The Palestinians are trying to erase any trace of Jewish history in Judea and Samaria. Yet a few days ago Israeli archaeologists discovered a seal bearing the name “Bethlehem” in ancient Hebrew script from First Temple times, one of the most important pieces of physical evidence supporting the Jewish claim to the town before it became revered as the birthpace of Jesus.

That Judea and Samaria are historically Jewish regions is beyond question. According to A Historical Atlas of the Jewish People: From the Time of the Patriarchs to the Present, edited by Eli Barnavi, there were about 2 million Jews living in the area over three thousand years ago, within a world population of about 120 million. If the Jews of the Middle East had been allowed to develop normally, without our numbers being kept artificially low through the imposition of dhimmitude under the boot of Arab-Muslim imperialism from the 7th to the 20th centuries, there would be many, many more of us currently among the living in that part of the world. Our diminished numbers in the region are a direct result of Arab-Muslim imperial persecution of the Jews.

Nonetheless, both the historical and archaeological evidence definitively shows the long Jewish attachment to that land. The Palestinian attachment only goes to the middle-end of the 20th century because it was only at the middle-end of the 20th century that the Palestinians emerged as a distinct people, as Newt Gingrich (of all people) was brave enough to remind us.

Mustafa Barghouti, the influential so-called “moderate” leader within the Palestinian Authority, in December 2009 claimed that Jesus is “the first Palestinian who was tortured in this land”.

The Palestinization of Jesus, with the corollary of an Islamicized Christianity, is one of the most lethal weapons in the Arabs’ war against the Jewish State.

Identifying Jesus as “a Palestinian living under an occupation” has become normative for Christian Palestinianists in the current anti-Israel crusade.

The claiming of Jesus by the Palestinians as one of their own would be comical if it weren't so insidious. It is an effort to use Jewish history, and that includes the history of the emergence of Christianity, as a club against us. It is a Palestinian effort to rob us of our history in order for them to claim it as their own. In this way, not only do the Palestinians seek to destroy Jewish claims on historically Jewish land, but even seek to rob Jews of our very identity.

If they can steal our history they turn us into ghosts.
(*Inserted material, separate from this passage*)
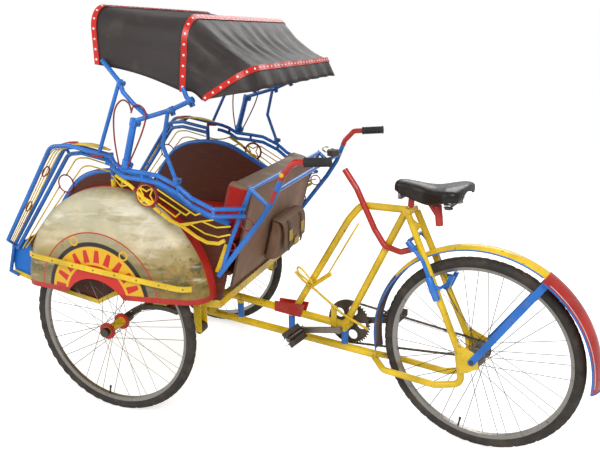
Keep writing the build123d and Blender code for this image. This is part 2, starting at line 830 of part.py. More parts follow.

It doesn’t matter that Jesus was not born a Christian, but a Jew, and that Bethlehem was a Jewish town in Judea, not a Muslim one - because there was no Christianity before his death and certainly no Islam for hundreds of years after his death.

It doesn't matter that the Palestinian Authority persecuted Arab Christians in its midst.

The Palestinian Arab leadership has been successful in turning the Christian narrative against the Jewish people. In this theological-political operation, there is no space for the Jewish tomb of Rachel as well. The Palestinians will try to convince UNESCO to call the shrine Bil Bin Rabah mosque.

The entire Eretz Yisrael is a myth, a colonialist construct, a Jewish plot, as far as they are concerned.

As far as Palestinian and Arab propagandists are concerned the Jews have little or no historical connection to the land of Israel. From an historical perspective this is clearly nonsense, but the purpose of propaganda is to make reality bend to the will the propagandist. The Arab-Muslim / Palestinian effort to kill, or remove, the Jews from Jewish land can only rely so much on rockets and bombs. What they really need is for the world community to join them in their belief that the Jews have no legitimate historical claims to a Jewish state on historically Jewish land.

This we cannot allow them to do, not only because it would represent a terrible injustice to the Jewish people, but also a terrible injustice to the field of history as a discipline of knowledge.

Let them propagandize, but let us not be shy about speaking the truth.